Give all of the lines again, with nothing added or dropped.
+ + +
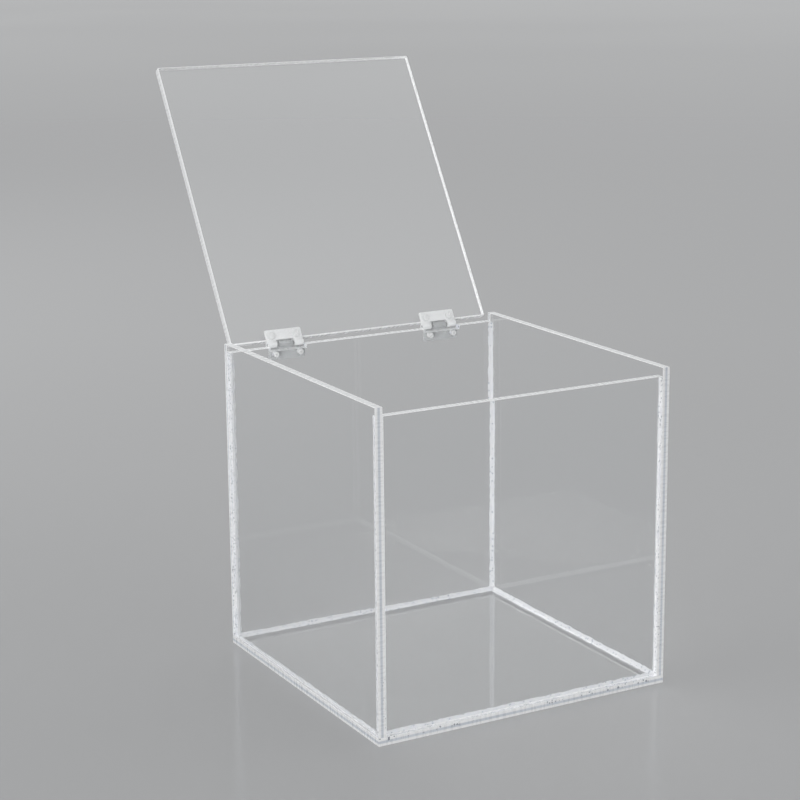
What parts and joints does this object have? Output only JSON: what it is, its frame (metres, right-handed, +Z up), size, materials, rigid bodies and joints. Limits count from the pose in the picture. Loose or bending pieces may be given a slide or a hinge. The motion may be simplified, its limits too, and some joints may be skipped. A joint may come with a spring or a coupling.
{
  "type": "acrylic storage box with hinged lid",
  "caption": "Clear acrylic cube box of cemented flat panels, with a flush lid on riveted clear hinges at the back; the lid stands open past upright.",
  "frame": {"origin": "centre of the base's underside", "axes": "+X to the box's right, -Y to the front, away from the hinges, +Z up"},
  "size_m": [0.2, 0.3115, 0.3658],
  "materials": {
    "clear_acrylic": "clear, polished faces and edges",
    "hinge_plastic": "clear moulded plastic, glossy",
    "rivet_plastic": "clear moulded plastic, slightly milky"
  },
  "bodies": {
    "box": {"base_panel": "clear_acrylic", "left_side_panel": "clear_acrylic", "right_side_panel": "clear_acrylic", "front_panel": "clear_acrylic", "back_panel": "clear_acrylic", "left_hinge_box_leaf": "hinge_plastic", "left_hinge_pin": "hinge_plastic", "right_hinge_box_leaf": "hinge_plastic", "right_hinge_pin": "hinge_plastic", "left_hinge_box_rivet_1": "rivet_plastic", "left_hinge_box_rivet_2": "rivet_plastic", "right_hinge_box_rivet_1": "rivet_plastic", "right_hinge_box_rivet_2": "rivet_plastic"},
    "lid": {"lid_panel": "clear_acrylic", "left_hinge_lid_leaf": "hinge_plastic", "right_hinge_lid_leaf": "hinge_plastic", "left_hinge_lid_rivet_1": "rivet_plastic", "left_hinge_lid_rivet_2": "rivet_plastic", "right_hinge_lid_rivet_1": "rivet_plastic", "right_hinge_lid_rivet_2": "rivet_plastic"}
  },
  "joints": [
    {"name": "lid_hinge", "type": "hinge", "parent": "box", "child": "lid", "pos_m": [0, 0.101, 0.19525], "axis": [1, 0, 0], "range_deg": [0, 122]}
  ]
}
+ + +
* [Final result]
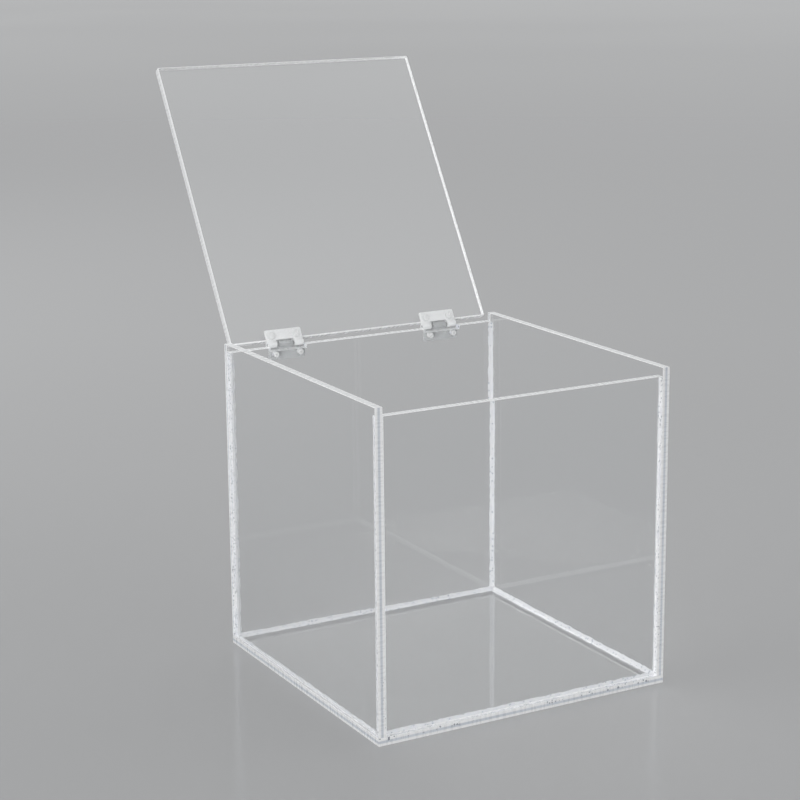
What parts and joints does this object have? Output only JSON: what it is, its frame (metres, right-handed, +Z up), size, materials, rigid bodies and joints. Limits count from the pose in the picture. Loose or bending pieces may be given a slide or a hinge. The motion may be simplified, its limits too, and some joints may be skipped. A joint may come with a spring or a coupling.
{
  "type": "acrylic storage box with hinged lid",
  "caption": "Clear acrylic cube box of cemented flat panels, with a flush lid on riveted clear hinges at the back; the lid stands open past upright.",
  "frame": {"origin": "centre of the base's underside", "axes": "+X to the box's right, -Y to the front, away from the hinges, +Z up"},
  "size_m": [0.2, 0.3115, 0.3658],
  "materials": {
    "clear_acrylic": "clear, polished faces and edges",
    "hinge_plastic": "clear moulded plastic, glossy",
    "rivet_plastic": "clear moulded plastic, slightly milky"
  },
  "bodies": {
    "box": {"base_panel": "clear_acrylic", "left_side_panel": "clear_acrylic", "right_side_panel": "clear_acrylic", "front_panel": "clear_acrylic", "back_panel": "clear_acrylic", "left_hinge_box_leaf": "hinge_plastic", "left_hinge_pin": "hinge_plastic", "right_hinge_box_leaf": "hinge_plastic", "right_hinge_pin": "hinge_plastic", "left_hinge_box_rivet_1": "rivet_plastic", "left_hinge_box_rivet_2": "rivet_plastic", "right_hinge_box_rivet_1": "rivet_plastic", "right_hinge_box_rivet_2": "rivet_plastic"},
    "lid": {"lid_panel": "clear_acrylic", "left_hinge_lid_leaf": "hinge_plastic", "right_hinge_lid_leaf": "hinge_plastic", "left_hinge_lid_rivet_1": "rivet_plastic", "left_hinge_lid_rivet_2": "rivet_plastic", "right_hinge_lid_rivet_1": "rivet_plastic", "right_hinge_lid_rivet_2": "rivet_plastic"}
  },
  "joints": [
    {"name": "lid_hinge", "type": "hinge", "parent": "box", "child": "lid", "pos_m": [0, 0.101, 0.19525], "axis": [1, 0, 0], "range_deg": [0, 122]}
  ]
}